SASTRA KLASIK: Hikayat Puti Balukih (Sumatera Barat)
Cerita
ini bukan cerita asli dari Minangkabau, tapi bentuk sastra bernasab dan
tersebar. Maksud bernasab cerita adalah cerita klasik yang ditulis ulang oleh
penulis dan disesuaikan dengan budaya daerah penulis. Selain di Sumatera Barat
cerita Putri Balukih juga ditemukan di Sunda, dengan judul Putri Balkis. Jenis
pengaruh sastra Putri Balukih adalah sastra pengaruh Islam.
Namun
cerita ini dapat digolongkan dengan sastra Sumatera Barat pengaruh Islam karena
di tulis menggunakan bahasa Minangkabau dan disusun dengan sistem sastra kaba.

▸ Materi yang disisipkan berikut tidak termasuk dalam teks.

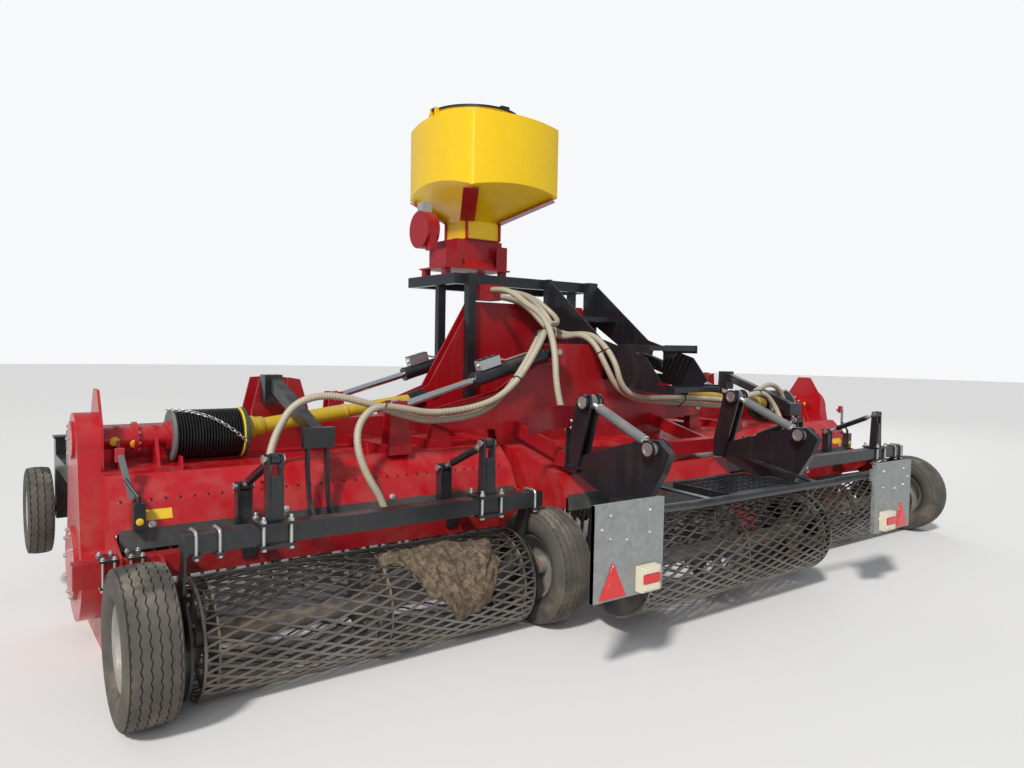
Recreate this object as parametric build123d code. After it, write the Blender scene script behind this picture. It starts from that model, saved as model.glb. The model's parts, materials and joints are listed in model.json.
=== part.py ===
from build123d import *
import os
from math import atan2, cos, degrees, hypot, pi, radians, sin, tan

# A folding stone burier for three beds, with a seeder on its platform.
# Millimetres. X runs to the machine's right as seen from behind, Y forward to the tractor, Z up.
# Every piece is drawn with Y = 0 over the wing wheels' axles and moved to the machine's middle at the end.

# Beds, ends and skids
OUTER_TRACK = 2930.0
INNER_TRACK = 966.0
WING_OUTER_END = 2950.0
WING_INNER_END = 775.0
CENTRE_END = 735.0
END_PLATE = 10.0
SKID_WIDTH = 50.0
SKID_HEIGHT = 20.0

# Hoods, as seen from the side
HOOD_SHEET = 8.0
HOOD_REAR_LOW = (500.0, 620.0)
HOOD_BOLT_LINE = (560.0, 740.0)
HOOD_TOP = 850.0
HOOD_FOLD = (680.0, HOOD_TOP)
HOOD_FRONT_TOP = (1400.0, HOOD_TOP)
HOOD_FRONT_BEND = (1470.0, HOOD_TOP - 105)
HOOD_FRONT_LOW = (1470.0, 520.0)
CENTRE_REAR_REACH = 400.0
FLAP_DROP = 75.0
FLAP_LAP = 15.0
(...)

Zaman Belanda pernah diterjemahkan oleh Gerth van Wijk ke dalam bahasa Belanda,
berjudul De Geschiedenis van Princes
Balkis.” Een Maleische vertelling dimuat dalam VBG XLI, 1881.
Naskah
dimuali dengan bacaan basmalah dan kalimat Alhamdulillah dalam bahasa Arab. Kisah
Putri Balukih dimulai dari Yaman.
Diceritakan Raja Saraki menjadi raja di negeri Kota Saba, Banua Yaman. Dia
menjadi raja yang zalim dan rakyat sangat membencinya. Seorang menteri Raja
Saraki bernama Azu Sarah pergi berburu ke hutan. Saat berburu di tengah hutan
dia dan teman-temannya tersesat. Pada suatu malam dia melihat seorang putri
ternyata anak bangsa jin, berwajah cantik sekali. Dengan bantuan seorang jin
juga dia menemui raja jin. Azu Sarah akhirnya dinikahkan dengan dengan putri
raja jin itu. Sedangkan teman-teman Azu Sarah diantar kembali pulang ke negeri
Sabah.
Beberapa saat kemudian lahirlah seorang anak, dinamakan Puti Balukih. Tidak lama kemudian istri Azu Sarah meninggal dan anak mereka dirawat oleh tujuh dayang. Waktu berlalu, setelah Puti Balukih dewasa ayahnya ingin kembali ke negerinya, Negeri Saba. Puti Balukih ingin ikut, tapi dilarang oleh kakeknya. Namun Putri Balukih akhirnya ikut ke negeri Saba. Sebelum berangkat, kakeknya membuatkan sebuah rumah di negeri Saba.
Mangko ado
dalam Banua Yaman.
Sebuha nagari
amaek taguah.
Lai
bakoto-koto kaciak.
Lai baparik
tanah bato.
Balabuah
bapintu gadang.
Batantu urang
ka masuak.
Pintu bakawa
hulubalang.
Halaman carano
basah.
Urai tatabua
tidak hilang.
Di sanalah
urang kayo-kayo.
Budak
bamain-main ria.
Urang bujang
bamain ameh.
Urang tuo
badiam diri.
Batambah tuo
batambah pakak.
Di sanalah
urang sanang-sanang.
Nagari banamo
koto Saba.
Rajo banamo
Rajo Saraki.
Rajo nak kuat
gadang panjang.
Rajo mamutuih
rantai basi.
Tidak panah
dilawan urang.
Kahandaknyo
tidak tabalintang.
Maniayo anak
mudo-mudo.
Mahanguihkan
hati ibu bapak.
Mamandang anak
bibao rajo.
Tidak buliah
dijapuik lai.
Malainkan
dengan relanyo.
Mambunuah
tidak batanyo.
Madando tidak
buliah kurang.
Salah saketek
kanai bunuah.
Tidak
tatanggung dicambuk rantai.
Banyak
manyumpah dalam hati.
Hati nan tidak
buliah sanang.
Demikian sedikit cuplikan dari Kaba Putri Balukih. Buku alih aksara ini berjudul Hikayat Putri Balukih, yang diterbitkan oleh Departemen Pendidikan dan Kebudayaan di Jakarta tahun 1985. Buku setebal 112 halaman, halaman judul dan alih aksara, daftar isi, kata pengantar, latar belakang, cerita singkat, dan tulisan naskah kabah berbentuk bait-bait panjang. Baitnya tidak teratur dan kalimatnya seperti berpuisi dan mirip irama pantun, hampir bersahutan. Kalau Anda ingin lebih tahu dapat menjumpai buku di Perpustakaan Daerah atau Perpustakaan Nasional.